Send output to an Alteryx Python outgoing anchor:

Alteryx.write(emails, 1)

Limitations and potential improvements

Like the young prince and the pilot in the story we alluded to earlier, exploration results in better understanding. The following areas can be reviewed to further improve the Python component in this integration/workflow.

As described in item 3 in the Solution section, RegEx steps in Python can be moved to the Alteryx workflow. This will allow for a low-code approach in doing modifications later.
As described in item 4 in the Solution section, fuzzysearch steps in Python can be moved to the Alteryx workflow. Alteryx Sentiment Analysis will require fewer modification steps in case there are changes required later.
Python script can be updated to include other file types, not just PNG.

Conclusion

I hope you have found this exploration of Alteryx and Python enjoyable, if not useful. Working on business problems reminds me of the young prince's realization: knowledge becomes real when it is acquired through experiences. I thank the Alteryx community for actively sharing their experiences which have contributed a great deal to my learning journey. Eager to hear your thoughts and approaches to tackling scenarios like the one above.

gabslt · ‎03-14-2023

Hello!

Is there a way of doing it with .eml files?

i tried to change the file extension but its not working

leofrancia · ‎03-14-2023

Hi @gabslt,

I explored the same EML scenario but my use case ended up using MSG files exclusively. You can explore the two approaches below (there may be more).

1. You can convert the EML files to MSG using win32com (requires Outlook installed which will work with the win32com library) or msgconvert (requires msgconvert binaries installed on top of the python libraries installed via pip). This approach may be useful if you have access to install new programs/binaries in the Alteryx server in which you are running the server.
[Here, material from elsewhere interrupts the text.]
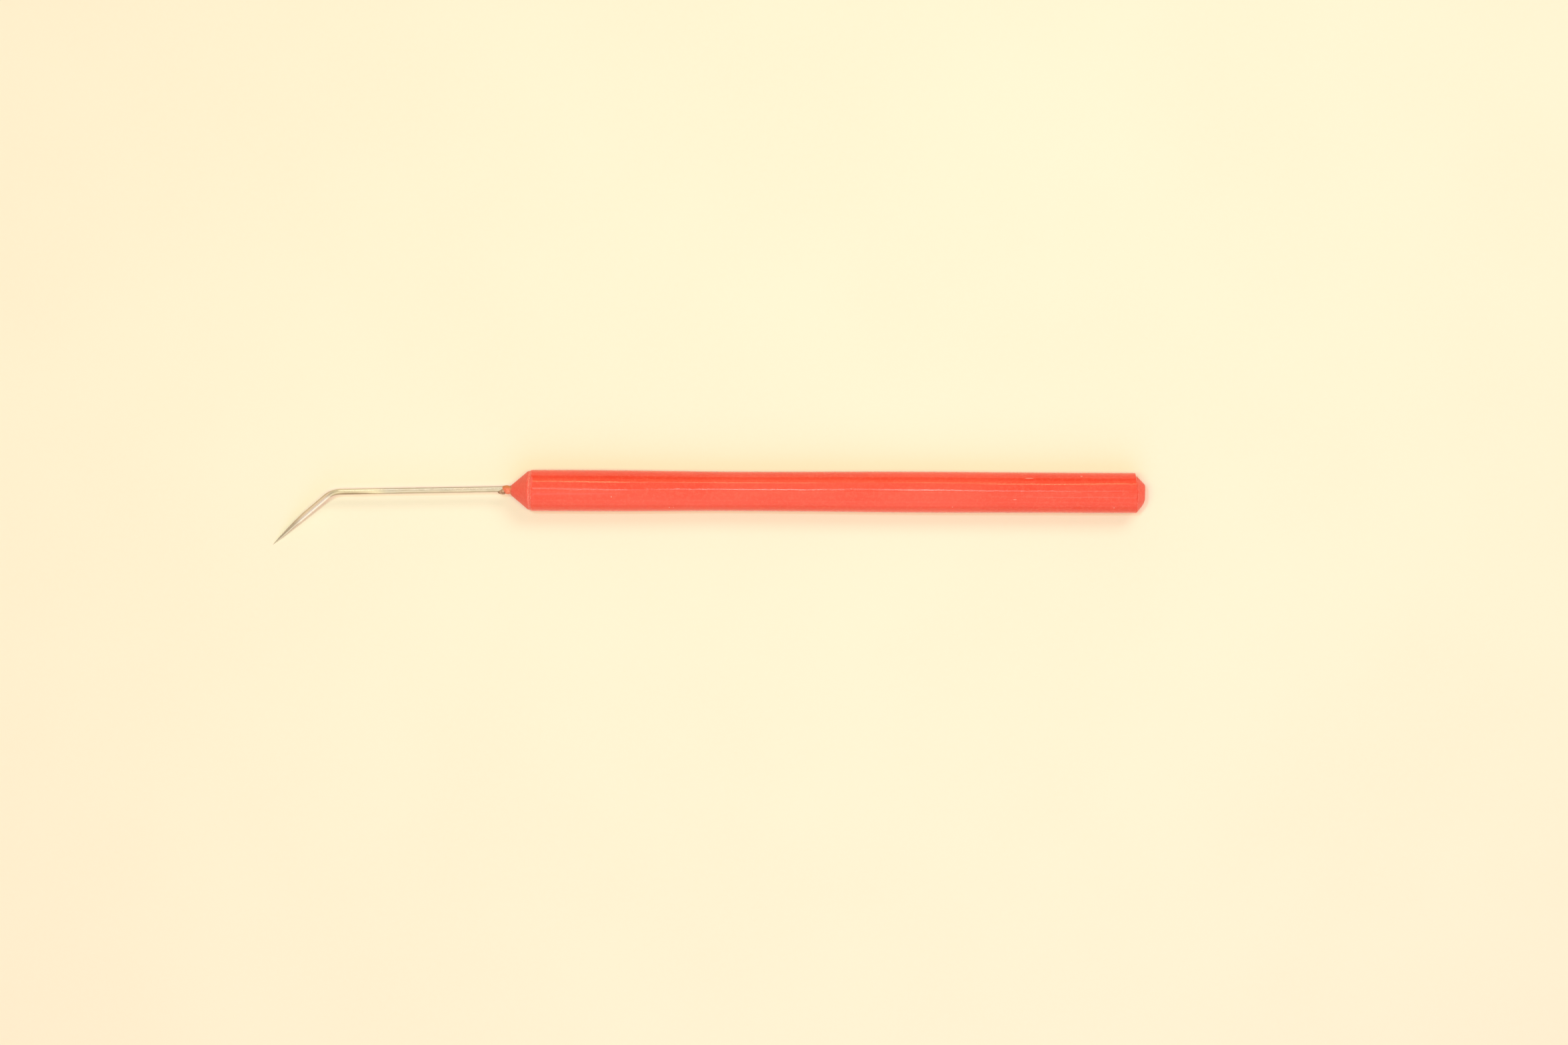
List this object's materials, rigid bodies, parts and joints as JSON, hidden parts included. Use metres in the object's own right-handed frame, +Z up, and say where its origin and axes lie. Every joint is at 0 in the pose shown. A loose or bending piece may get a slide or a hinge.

2. Alternatively, you can use email library like below. If you are working on both MSG and EML files, Alteryx tools Date Parsing, Select, Union, etc. are useful to combine the data from the two sets of filetypes.

import email

with open('Test.eml', 'r') as f:
    # Parse the email message from the file
    msg = email.message_from_file(f)

# Print the message subject, sender, and recipient
print('Subject:', msg['Subject'])
print('From:', msg['From'])
print('To:', msg['To'])

# Print the message body
if msg.is_multipart():
    # If the message is multipart (i.e., has attachments), iterate over the parts
    for part in msg.walk():
        content_type = part.get_content_type()
        if content_type == 'text/plain' or content_type == 'text/html':
            # If the part is a text/plain or text/html part, print its content
            body = part.get_payload(decode=True)
            print(body.decode('utf-8'))
else:
    # If the message is not multipart (i.e., has no attachments), print its body
    body = msg.get_payload(decode=True)
    print(body.decode('utf-8'))

cgaspar · ‎08-09-2023

This looks really useful! Is there a workflow that can be shared?

leofrancia · ‎08-11-2023

Hi, @cgaspar - sure thing. Have a look here: https://community.alteryx.com/t5/Alteryx-Designer-Desktop-Discussions/Sample-file-for-Email-Extracti...

It looks like I cannot upload a YXMD in a blog's comment section.

Please note that this is the first version of the workflow described in the blog. The latest subsequent versions started to have more customer/process-specific information so I am unable to share that. The workflow I have will likely not work unless you have an email with the correct format but I hope it will give you a general idea.

Justin_Weyer · ‎09-21-2023

I was denied access as well for my organization due to security restrictions. I'm starting here, thankful for this post good sir!